In line with this, the ICG report calls for reaching beyond the peace process’s longtime constituencies to draw in nationalist Orthodox Israeli settlers and members of the Palestinian refugee diaspora.

The ICG report also urges the Palestinians to consider the pros and cons of adopting strategies beyond diplomacy within the Oslo framework; among these, popular non-violent resistance and application for admission to international bodies.

The paper pointedly suggests expanding the peace process’s sponsors beyond the so-called Quartet — consisting of the United States, Russia, the United Nations and the European Union — which the international community has tasked with moving the two sides towards a final resolution of their conflict.

“Can it be done? I don’t know,” Malley told the Forward in a May 11 interview. “A lot will depend on whether we can break with the current model.”

Yet another challenge has been mounted by a group of former senior Israeli officers and diplomats whose organization, Blue White Future, advocates “constructive unilateralism” as a temporary substitute for the peace process. The group’s central proposal is a series of measured Israeli steps to ease the pressure on Palestinians in the West Bank and help settlers voluntarily relocate to Israel proper. The suggested steps include a temporary border to be set by Israel that will allow the establishment of a Palestinian state with provisional boundaries, pending ultimate resolution of the border question in final-status talks.

All of Blue White Future’s proposals include at least a temporary bypass of the negotiation track and do not require talks between the sides, which so far have yielded no results.

“Frustration is not a work plan,” said Ami Ayalon, one of the group’s founders, in a telephone interview. Ayalon, a former head of Israel’s Shin Bet, the country’s domestic security service, and ex-commander in chief of Israel’s navy, said that Washington, Jerusalem and the Palestinians are “locked in an unrealistic paradigm,” referring to the current peace process. He is scheduled to present his ideas in Washington on May 17.
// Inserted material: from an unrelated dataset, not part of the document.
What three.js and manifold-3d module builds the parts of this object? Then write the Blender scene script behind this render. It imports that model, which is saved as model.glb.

But so far, the Obama administration shows no signs of giving up on the peace process paradigm. “The U.S. still believes this issue has a lot of resonance in the Arab world,” said David Makovsky, director of the Project on the Middle East Peace Process at the Washington Institute for Near East Policy. He argued that the lack of movement on the peace process should be seen as an election-related hiatus that could end in 2013.

“This is more of an intermission than the end of the play,” Makovsky said.
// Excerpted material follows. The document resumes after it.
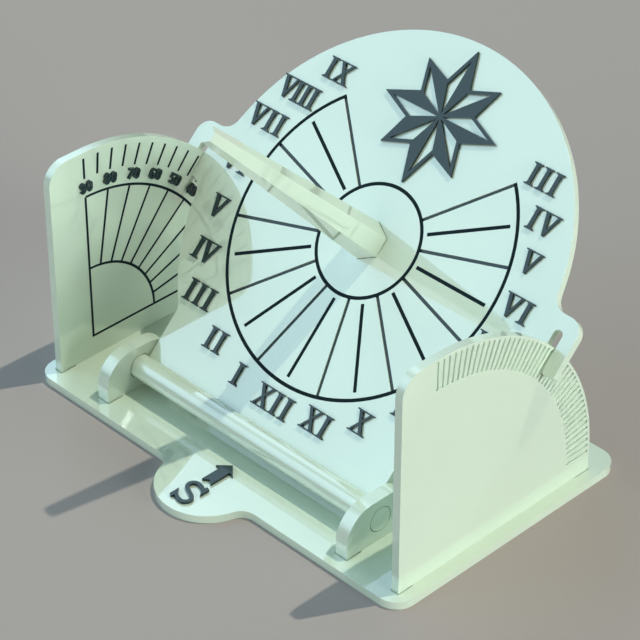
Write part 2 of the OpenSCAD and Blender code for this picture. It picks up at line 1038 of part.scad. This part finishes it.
base_plate();
side_plate_scale();
side_plate_rack();
hinge_bracket_left();
hinge_bracket_right();
pivot_rod();
dial_plate();
gnomon();
compass_star();
south_arrow();
south_letter();
hour_arc();
centre_ring();
odd_hour_lines();
even_hour_lines();
degree_sector();
degree_ticks();
degree_numerals();
for (h = HOURS)
    hour_numeral(h);
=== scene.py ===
"""Looks of a tilting equatorial sundial in polished pale mint plastic.

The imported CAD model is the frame. Every node keeps its place and gets a procedural plastic:
mint for the plates, hinge and gnomon, slate for the raised marks and the odd-hour lines, and
blue-black for the other inlaid lines. The floor, the lights and the camera follow the photograph.
"""
import json
import math

import bpy
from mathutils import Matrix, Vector

MM = 0.001

# Camera: where it looks from, what it aims at and its lens, all fitted to the photograph. An
# azimuth of 0 is in front of the object, and 90 degrees is on its right. Lengths are in metres.
CAMERA_AZIMUTH = math.radians(45.58)
CAMERA_ELEVATION = math.radians(35.38)
CAMERA_AIM = Vector((-3.34, 35.2, 39.1)) * MM
CAMERA_DISTANCE = 906.4 * MM
LENS_MM = 153.4
SENSOR_MM = 36.0
NEAR_CLIP = 0.01
FAR_CLIP = 20.0

# The key light comes over the object's back, a little from the right, as the photograph's shadows
# show. It is a sun, so where its lamp stands changes nothing in the light.
KEY_TRAVEL = Vector((-0.186, -0.333, -0.924))
KEY_STAND_OFF = 2.0
KEY_SOFTNESS = math.radians(0.8)
KEY_STRENGTH = 1.52
KEY_COLOUR = (1.0, 0.95, 0.80)

# Soft panels of light round a dark studio, which the polished faces mirror. Each has an azimuth,
# an elevation and a spread in degrees, a strength and a tint. Seen from the camera, the dial
# mirrors the first and the base the third. The last lights the right plate's outer face.
SKY_TINT = (0.60, 0.85, 1.0)
WHITE_TINT = (0.93, 1.0, 0.96)
PANELS = [
    (-45, 36, 36, 1.9, SKY_TINT),
    (-105, 36, 30, 2.2, SKY_TINT),
    (-138, 36, 26, 0.6, SKY_TINT),
    (0, 7, 40, 1.7, WHITE_TINT),
    (180, 4, 34, 0.8, WHITE_TINT),
    (97, 4, 22, 17.0, WHITE_TINT),
]

# Floor: a plain pale board, far wider than the view
FLOOR_SIDE = 8.0
FLOOR_COLOUR = (0.395, 0.352, 0.340)
FLOOR_PATCH = 400 * MM
FLOOR_MOTTLE = 0.02
FLOOR_ROUGHNESS = 0.75
FLOOR_IOR = 1.4

# One plastic for each material slot. Each sets the colour its edges lighten to, partly from rubbed
# wear and partly as a painted highlight along the edges; mottle is how far the pigment strays from its
# colour, and edge_radius rounds the edges in the shading.
PLASTICS = {
    "body": {
        "name": "mint_plastic",
        "colour": (0.680, 0.815, 0.675),
        "wear_and_sheen_edge_colour": (0.78, 0.90, 0.78),
        "roughness": 0.04,
        "mottle": 0.02,
        "edge_radius": 0.15 * MM,
        "specular": 0.5,
        "coat": 1.0,
        "coat_ior": 2.2,
    },
    "lettering": {
        "name": "slate_plastic",
        "colour": (0.012, 0.030, 0.034),
        "wear_and_sheen_edge_colour": (0.05, 0.09, 0.10),
        "roughness": 0.08,
        "mottle": 0.08,
        "edge_radius": 0.08 * MM,
        "specular": 0.5,
        "coat": 0.0,
        "coat_ior": 1.5,
    },
    "inlay": {
        "name": "inlay_plastic",
        "colour": (0.004, 0.015, 0.020),
        "wear_and_sheen_edge_colour": (0.02, 0.05, 0.06),
        "roughness": 0.55,
        "mottle": 0.10,
        "edge_radius": 0.05 * MM,
        "specular": 0.1,
        "coat": 0.0,
        "coat_ior": 1.5,
    },
}
PLASTIC_IOR = 1.53
COAT_ROUGHNESS = 0.02

# Marks that all the plastics share. A patch is how far across each kind is, and a roughness is the
# most that it adds. Wear reaches WEAR_WIDTH in from an edge, and orange peel is PEEL_HEIGHT deep.
PIGMENT_PATCH = 45 * MM
WEAR_PATCH = 6 * MM
WEAR_WIDTH = 0.45 * MM
WEAR_ROUGHNESS = 0.12
HAZE_PATCH = 28 * MM
HAZE_ROUGHNESS = 0.05
FLECK_PATCH = 0.9 * MM
FLECK_ROUGHNESS = 0.04
PEEL_PATCH = 5 * MM
PEEL_HEIGHT = 0.003 * MM

# Edges are found by the cosine between a rounded normal and the true one: a flat has FLAT_COSINE
# or more, and the middle of an edge EDGE_COSINE or less
FLAT_COSINE = 0.995
EDGE_COSINE = 0.85
BEVEL_SAMPLES = 6


class NodeTree:
    """Short names for adding and joining shader nodes."""

    def __init__(self, tree):
        self.tree = tree
        self.tree.nodes.clear()

    def add(self, kind, inputs=None, **settings):
        node = self.tree.nodes.new("ShaderNode" + kind)
        for key, value in settings.items():
            setattr(node, key, value)
        for key, value in (inputs or {}).items():
            if isinstance(value, bpy.types.NodeSocket):
                self.tree.links.new(value, node.inputs[key])
            else:
                node.inputs[key].default_value = value
        return node

    def noise(self, place, size, detail, roughness=0.5):
        """Noise whose patches are about size metres across."""
        inputs = {"Vector": place, "Scale": 1.0 / size, "Detail": detail, "Roughness": roughness}
        return self.add("TexNoise", inputs).outputs["Fac"]

    def remap(self, value, start, end, low, high):
        """Goes from low to high as the value goes from start to end."""
        inputs = {"Value": value, "From Min": start, "From Max": end, "To Min": low, "To Max": high}
        return self.add("MapRange", inputs).outputs["Result"]

    def multiply(self, a, b):
        return self.add("Math", {0: a, 1: b}, operation="MULTIPLY").outputs["Value"]

    def total(self, a, b, clamp=False):
        return self.add("Math", {0: a, 1: b}, operation="ADD", use_clamp=clamp).outputs["Value"]

    def dot(self, a, b):
        return self.add("VectorMath", {0: a, 1: b}, operation="DOT_PRODUCT").outputs["Value"]

    def rounded_normal(self, radius):
        """The surface's normal, as if its edges were rounded to that radius."""
        return self.add("Bevel", {"Radius": radius}, samples=BEVEL_SAMPLES).outputs["Normal"]

    def mix(self, factor, a, b):
        """Colour a where the factor is 0 and colour b where it is 1."""
        node = self.add("Mix", {0: factor}, data_type="RGBA")
        for socket, value in ((6, a), (7, b)):
            if isinstance(value, bpy.types.NodeSocket):
                self.tree.links.new(value, node.inputs[socket])
            else:
                node.inputs[socket].default_value = (*value, 1.0)
        return node.outputs[2]


def edge_mask(nodes, width):
    """1 on an edge or corner, 0 on a flat, from how far a rounded normal leans off the true one."""
    rounded = nodes.rounded_normal(width)
    true = nodes.add("NewGeometry").outputs["Normal"]
    agreement = nodes.dot(rounded, true)
    return nodes.remap(agreement, FLAT_COSINE, EDGE_COSINE, 0.0, 1.0)


def plastic(name, colour, wear_and_sheen_edge_colour, roughness, mottle, edge_radius, specular, coat, coat_ior):
    """Polished moulded plastic: faint mottling, orange peel, handling marks, and edges lightened
    partly by rubbing and partly as a painted highlight.
    """
    material = bpy.data.materials.new(name)
    material.use_nodes = True
    nodes = NodeTree(material.node_tree)
    place = nodes.add("TexCoord").outputs["Object"]

    # Noise strays about 0.5, and each remap takes the part of its range where that kind of mark
    # shows. The lightening of an edge, partly rubbed wear and partly painted highlight, comes and goes
    # between 0.15 and 0.75.

    # Colour: slow mottling of the pigment, then the edges, lightened partly by rubbing and partly as a
    # painted highlight
    patches = nodes.noise(place, PIGMENT_PATCH, detail=3.0)
    deeper = tuple(c * (1.0 - mottle) for c in colour)
    paler = tuple(min(1.0, c * (1.0 + mottle)) for c in colour)
    pigment = nodes.mix(nodes.remap(patches, 0.35, 0.65, 0.0, 1.0), deeper, paler)
    broken = nodes.remap(nodes.noise(place, WEAR_PATCH, detail=4.0), 0.42, 0.62, 0.15, 0.75)
    wear_and_sheen_mask = nodes.multiply(edge_mask(nodes, WEAR_WIDTH), broken)
    # Painted highlight: every edge is lightened alike, whatever the light, on top of the rubbed wear
    base = nodes.mix(wear_and_sheen_mask, pigment, wear_and_sheen_edge_colour)

    # Gloss: hazier where hands have been, with fine flecks, and duller on the rubbed edges
    handled = nodes.noise(place, HAZE_PATCH, detail=5.0, roughness=0.6)
    haze = nodes.remap(handled, 0.40, 0.72, 0.0, HAZE_ROUGHNESS)
    flecks = nodes.remap(nodes.noise(place, FLECK_PATCH, detail=2.0), 0.60, 0.75, 0.0, FLECK_ROUGHNESS)
    dulled = nodes.multiply(wear_and_sheen_mask, WEAR_ROUGHNESS)
    marks = nodes.total(haze, flecks)
    worn = nodes.total(marks, dulled)
    gloss = nodes.total(worn, roughness, clamp=True)

    # Surface: orange peel a few thousandths of a millimetre deep over softly rounded edges
    rounded = nodes.rounded_normal(edge_radius)
    swell = nodes.noise(place, PEEL_PATCH, detail=1.0)
    normal = nodes.add("Bump", {
        "Strength": 1.0,
        "Distance": PEEL_HEIGHT,
        "Height": swell,
        "Normal": rounded,
    }).outputs["Normal"]

    shader = nodes.add("BsdfPrincipled", {
        "Base Color": base,
        "Roughness": gloss,
        "Normal": normal,
        "IOR": PLASTIC_IOR,
        "Specular IOR Level": specular,
        "Coat Weight": coat,
        "Coat Roughness": COAT_ROUGHNESS,
        "Coat IOR": coat_ior,
    })
    nodes.add("OutputMaterial", {"Surface": shader.outputs["BSDF"]})
    return material


def floor_material():
    """Dull pale board, very faintly mottled."""
    material = bpy.data.materials.new("pale_floor")
    material.use_nodes = True
    nodes = NodeTree(material.node_tree)
    place = nodes.add("TexCoord").outputs["Object"]
    patches = nodes.remap(nodes.noise(place, FLOOR_PATCH, detail=3.0), 0.3, 0.7, 0.0, 1.0)
    deeper = tuple((1.0 - FLOOR_MOTTLE) * c for c in FLOOR_COLOUR)
    colour = nodes.mix(patches, deeper, FLOOR_COLOUR)
    shader = nodes.add("BsdfPrincipled", {
        "Base Color": colour,
        "Roughness": FLOOR_ROUGHNESS,
        "IOR": FLOOR_IOR,
    })
    nodes.add("OutputMaterial", {"Surface": shader.outputs["BSDF"]})
    return material


def dress_nodes(frame):
    """Gives every CAD node the plastic of its material slot."""
    looks = {slot: plastic(**settings) for slot, settings in PLASTICS.items()}
    for subpart in frame["record"]["subparts"]:
        node = frame["nodes"][subpart["node"]]
        node.data.materials.clear()
        node.data.materials.append(looks[subpart["material_slot"]])


def make_floor():
    """A square board at the height of the base plate's underside."""
    half = FLOOR_SIDE / 2
    corners = [(-half, -half, 0), (half, -half, 0), (half, half, 0), (-half, half, 0)]
    mesh = bpy.data.meshes.new("floor")
    mesh.from_pydata(corners, [], [(0, 1, 2, 3)])
    mesh.materials.append(floor_material())
    floor = bpy.data.objects.new("floor", mesh)
    bpy.context.scene.collection.objects.link(floor)


def towards(azimuth, elevation):
    """Unit vector from the object to a place at that azimuth and elevation."""
    level = math.cos(elevation)
    return Vector((math.sin(azimuth) * level, -math.cos(azimuth) * level, math.sin(elevation)))


def make_key_light():
    light = bpy.data.lights.new("key", "SUN")
    light.energy = KEY_STRENGTH
    light.color = KEY_COLOUR
    light.angle = KEY_SOFTNESS
    lamp = bpy.data.objects.new("key", light)
    lamp.location = -KEY_STAND_OFF * KEY_TRAVEL
    lamp.rotation_mode = "QUATERNION"
    lamp.rotation_quaternion = KEY_TRAVEL.to_track_quat("-Z", "Y")
    bpy.context.scene.collection.objects.link(lamp)


def panel_light(nodes, direction, panel):
    """Light of one soft panel, strongest in its middle and fading to nothing at its rim."""
    azimuth, elevation, spread, strength, tint = panel
    colour = tuple(strength * channel for channel in tint)
    middle = towards(math.radians(azimuth), math.radians(elevation))
    nearness = nodes.dot(direction, middle)
    rim = math.cos(math.radians(spread))
    inputs = {"Value": nearness, "From Min": rim, "From Max": 1.0, "To Min": 0.0, "To Max": 1.0}
    fade = nodes.add("MapRange", inputs, interpolation_type="SMOOTHSTEP").outputs["Result"]
    return nodes.add("VectorMath", {0: colour, "Scale": fade}, operation="SCALE").outputs["Vector"]


def make_studio():
    """A world that is dark but for the soft panels."""
    world = bpy.data.worlds.new("studio")
    world.use_nodes = True
    bpy.context.scene.world = world
    nodes = NodeTree(world.node_tree)
    direction = nodes.add("TexCoord").outputs["Generated"]
    light = panel_light(nodes, direction, PANELS[0])
    for panel in PANELS[1:]:
        added = panel_light(nodes, direction, panel)
        light = nodes.add("VectorMath", {0: light, 1: added}, operation="ADD").outputs["Vector"]
    background = nodes.add("Background", {"Color": light, "Strength": 1.0})
    nodes.add("OutputWorld", {"Surface": background.outputs["Background"]})


def make_camera():
    away = towards(CAMERA_AZIMUTH, CAMERA_ELEVATION)
    data = bpy.data.cameras.new("camera")
    data.lens = LENS_MM
    data.sensor_width = SENSOR_MM
    data.clip_start = NEAR_CLIP
    data.clip_end = FAR_CLIP
    camera = bpy.data.objects.new("camera", data)
    camera.location = CAMERA_AIM + CAMERA_DISTANCE * away
    camera.rotation_mode = "QUATERNION"
    camera.rotation_quaternion = (-away).to_track_quat("-Z", "Y")
    bpy.context.scene.collection.objects.link(camera)
    bpy.context.scene.camera = camera


with open("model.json") as file:
    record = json.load(file)
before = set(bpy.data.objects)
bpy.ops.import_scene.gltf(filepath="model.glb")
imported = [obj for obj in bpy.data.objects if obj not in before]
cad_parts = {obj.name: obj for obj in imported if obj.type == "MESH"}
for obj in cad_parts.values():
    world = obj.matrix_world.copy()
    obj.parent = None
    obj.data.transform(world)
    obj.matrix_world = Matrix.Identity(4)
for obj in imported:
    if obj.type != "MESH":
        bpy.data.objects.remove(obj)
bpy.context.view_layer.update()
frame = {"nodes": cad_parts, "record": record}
dress_nodes(frame)
make_floor()
make_key_light()
make_studio()
make_camera()
bpy.context.scene.view_settings.view_transform = "Standard"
Danin said that even in its current state, the peace process has its advantages: “It could have been much worse, and one of the reasons it’s not much worse is that there is maintenance, that we are doing damage limitation.”

For all their heterodoxy, most of these new approaches still focus on ultimately achieving a two-state solution. But in Republican circles, some are now advocating one state from the Mediterranean to the Jordan River. Illinois Republican Rep. Joe Walsh, a prominent congressional leader of the conservative Tea Party movement, recently called for abandoning what he referred to as a “myth” of two states. Instead he suggested one state, which will be under Israeli sovereignty. Walsh blamed the Palestinians for the failure to obtain two states after almost 20 years of diplomacy.

The Palestinians “will trade their two corrupt and inept governments and societies [in the West Bank and Gaza] for a stable, free and prosperous one,” he said. The Republican National Committee and the Republican dominated Florida state House of Representatives have approved nonbinding resolutions supporting this goal, as well.

Ahmed Qureia, a senior official of the Palestinian Authority who has long been deeply involved in the Oslo process, has also recently spoken out in favor of moving toward a one-state solution — albeit not a Jewish one. Given the lack of results via the peace process, he said in an interview with the British paper the Guardian in April , Palestinians should consider a one-state solution “despite the endless problems it embraces.”

“A one-state solution is not a solution, and neither is dissolving the Palestinian Authority,” Danin responded. “There are no shortcuts.”